No obstante, desde los primeros tiempos quienes buscaron el mayor bien de la vida profesaron una filosofía totalmente opuesta. El poeta Horacio, observando la fastuosidad y las locuras de Roma, previendo ante tan egoístas disipaciones la caída de aquel gran imperio, escribió: “A menos que practique la abstinencia, el hombre no podrá gozar del favor de los dioses”.
Quienes están dominados por deseos materiales, viviendo bajo la obsesión del placer, encontraran al final del camino solo el polvo y las cenizas de la saciedad. Sin embargo hoy, para millones de personas, la idea prevaleciente es “¿Cómo puedo divertirme?”. El trabajo se realiza por obligación y la diversión se ha transformado en el verdadero objeto de la vida.

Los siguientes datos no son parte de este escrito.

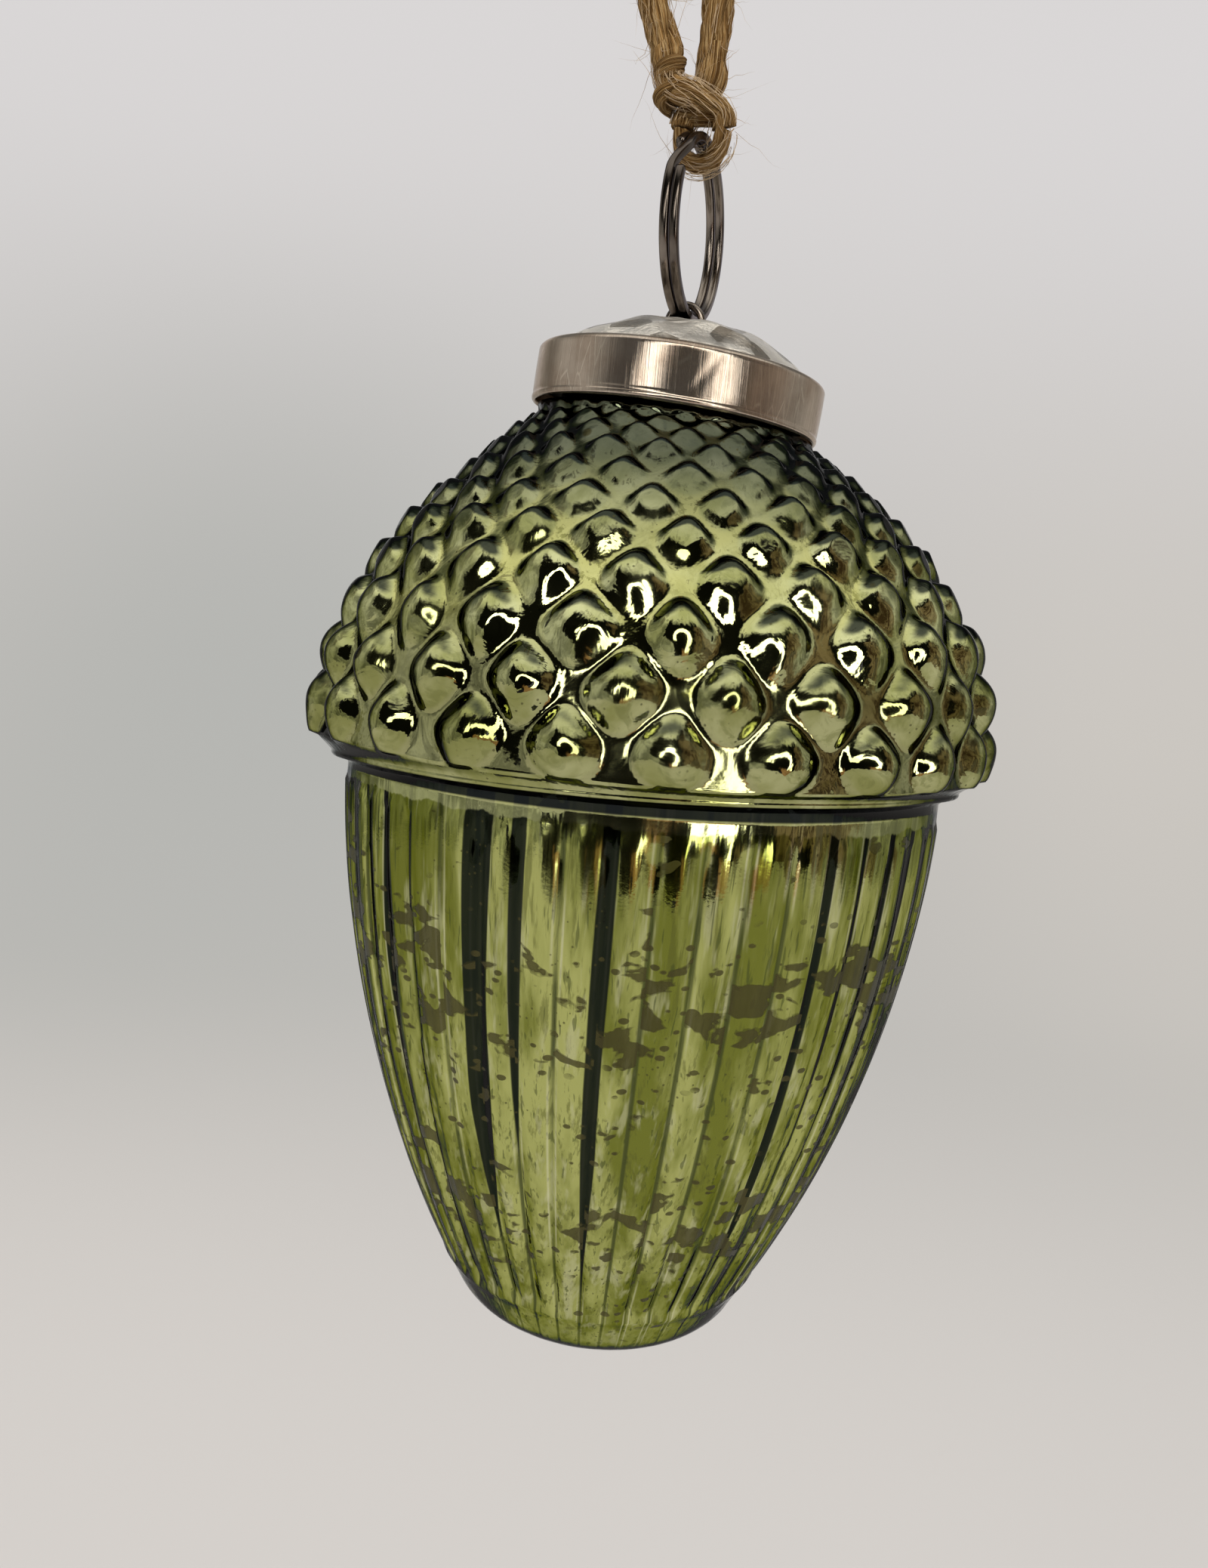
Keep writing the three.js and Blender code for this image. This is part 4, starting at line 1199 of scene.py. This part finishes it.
def make_backdrop():
    """A pale floor that curves up into a wall behind, painted with light and shade: lighter towards the top of the
    wall and the front of the floor, a painted shadow left of the middle and a painted pool of light on the right.
    """
    line = [(-0.75, -0.42), (-0.3, -0.42), (0.2, -0.42)]
    bend = np.linspace(0, math.pi / 2, 16)
    line += [(0.75 + 0.5 * math.sin(a), 0.08 - 0.5 * math.cos(a)) for a in bend]
    line += [(1.25, 0.3), (1.25, 0.58)]
    across = np.linspace(-1, 1, 9)
    rows = [[(x * 1000, y * 1000, z * 1000) for x in across] for y, z in line]
    backdrop = surface("paper_sweep", rows, False)
    paper = Finish("warm_white_paper", roughness=0.9, specular_ior_level=0.1)
    x, y, z = paper.axes(paper.place())
    # Painted light: the wall lighter towards its top, and the floor lighter towards the front.
    colour = paper.tint(paper.step(z, -0.34, 0.5), (0.52, 0.505, 0.48), (0.7, 0.68, 0.68))
    colour = paper.tint(paper.step(y, 0.8, 0.2), colour, (0.63, 0.6, 0.575))
    # A painted shadow left of the middle, and a painted pool of light on the right.
    middle = paper.between(z, -0.5, 0.05, 0.3) * paper.step(y, 0.35, 0.9)
    shade = middle * (1 - paper.step(abs(x + 0.42), 0.02, 0.55))
    colour = paper.tint(shade * 0.85, colour, (0.455, 0.46, 0.44))
    painted_light_pool = middle * paper.step(x, 0.1, 0.5)
    colour = paper.tint(painted_light_pool * 0.5, colour, (0.66, 0.62, 0.57))
    paper.wear("Base Color", colour)
    kinds = ("Camera", "Glossy", "Transmission")
    rays = [paper.add("ShaderNodeLightPath", output=f"Is {kind} Ray") for kind in kinds]
    seen = rays[0] + rays[1] + rays[2]
    glow = paper.add("ShaderNodeEmission", {}, {"Color": colour, "Strength": 1.0})
    shaded = Wire(paper, paper.shader.outputs[0])
    share = 0.97 - 0.25 * paper.step(y, 0.9, 0.3)
    both = paper.add("ShaderNodeMixShader", {}, [seen * share, shaded, glow])
    paper.join(paper.tree.nodes["Material Output"].inputs["Surface"], both)
    backdrop.data.materials.append(paper.material)
    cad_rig.stage(backdrop)


def make_room():
    """What the silver mirrors: a white tent, open in front to a dark room with a ring lamp."""
    world = bpy.data.worlds.new("room")
    bpy.context.scene.world = world
    world.use_nodes = True
    room = Graph(world.node_tree)
    way = room.add("ShaderNodeTexCoord", output="Generated")
    x, y, z = room.axes(way)
    ragged = room.noise(way, 6, 5, 0.6) - 0.5
    turn = room.bearing(x, 0 - y) * DEGREES
    rise = room.add("ShaderNodeMath", {"operation": "ARCSINE"}, [z]) * DEGREES
    drifting, rising = turn + 30 * ragged, rise + 24 * ragged
    dot = {"operation": "DOT_PRODUCT"}
    toward = room.add("ShaderNodeVectorMath", dot, [way, RING_LAMP], "Value")
    off = room.add("ShaderNodeMath", {"operation": "ARCCOSINE"}, [toward]) * DEGREES
    about = room.bearing(z - RING_LAMP[2], x - RING_LAMP[0]) * DEGREES

    folds = room.step(room.noise(room.stretched(way, 0.7), 2.6, 4, 0.6, 1.0), 0.36, 0.64)
    wall = room.tint(folds, (0.2, 0.2, 0.18), (0.62, 0.61, 0.58))
    wall = room.tint(room.step(rise + 20 * ragged, 34.0, 52.0) * 0.85, wall, (1.15, 1.13, 1.06))
    smudge = room.step(room.noise(way, 5, 3, 0.5, 0.8), 0.6, 0.66) * room.step(rise, 25.0, 40.0)
    wall = room.tint(smudge * 0.6, wall, (0.16, 0.13, 0.12))
    above = room.step(y, 0.05, 0.4) * room.step(rise, 24.0, 34.0)
    wall = room.tint(above * 0.85, wall, (0.07, 0.085, 0.095))
    high = room.step(rise, -12.0, 8.0)
    sideways = abs(turn - 17 + 10 * high) + 30 * ragged
    edge = 1 - room.step(sideways - 41 - 24 * high, 0.0, 6.0)
    mouth = edge * room.between(rising, -27.0, 52.0, 5.0)
    wall = room.tint(mouth, wall, (0.006, 0.006, 0.005))
    curtain = room.between(drifting, 52.0, 90.0, 5.0) * room.between(rising, -26.0, 42.0, 5.0)
    cloth = room.step(room.noise(room.stretched(way, 0.3), 9, 3, 0.6), 0.4, 0.6)
    wall = room.tint(curtain * 0.85, wall, room.tint(cloth, (0.06, 0.035, 0.02), (0.3, 0.22, 0.15)))
    lamp = room.between(off + 3 * ragged, 22.0, 33.0, 0.7)
    lamp = lamp * (1 - room.between(about, -174.0, -62.0, 5.0))
    wall = room.tint(lamp, wall, (5.0, 4.9, 4.6))
    brown = room.between(drifting, 5.0, 34.0, 3.0) * room.between(rising, -36.0, -13.0, 2.0)
    wall = room.tint(brown, wall, (0.5, 0.27, 0.16))
    seen = room.add("ShaderNodeLightPath", output="Is Camera Ray")
    wall = room.tint(seen, wall, (0.62, 0.605, 0.59))
    shade = world.node_tree.nodes["Background"]
    room.join(shade.inputs["Color"], wall)
    room.join(shade.inputs["Strength"], 1.0)


def make_lamps():
    for name, place, size, watts in (
        ("key", (-0.55, -0.5, 0.45), 0.5, 5.0),
        ("fill", (0.7, -0.4, 0.1), 0.6, 2.5),
        ("top", (0.05, 0.1, 0.75), 0.7, 4.0),
    ):
        lamp = bpy.data.lights.new(name, "AREA")
        lamp.shape = "DISK"
        lamp.size = size
        lamp.energy = watts
        rig = put(name, lamp)
        rig.location = place
        aim = Vector((0, 0, -0.13)) - rig.location
        rig.rotation_euler = aim.to_track_quat("-Z", "Y").to_euler()
        rig.visible_glossy = False


make_camera()
make_twine()
gunmetal = steel_finish()
make_split_ring(gunmetal)
make_eyelet(gunmetal)
make_band()
make_dome()
make_glass()
dress_cement()
make_backdrop()
make_room()
make_lamps()

bpy.context.scene.view_settings.view_transform = "Standard"

with open("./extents.json", "w") as sizes:
    json.dump({"cad": [list(c) for c in cad_box], "visual": [list(c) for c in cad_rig.bounds()]}, sizes)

La salvación de este tan perturbado planeta no radica ni en el lujo, ni en la diversión, ni en esas comodidades corporales que quitan vitalidad al cuerpo y enervan el alma. Se encuentra en el corazón y en la voluntad de cada uno de nosotros. El hombre, teniendo en su mano el poder de tejer su propio destino para bien o para mal, ha enjaezado los elementos, ha conquistado el mar y el aire y ha amansado las bestias de la selva; pero jamás conocerá la verdadera libertad y la verdadera felicidad hasta no haber logrado domar su propio carácter.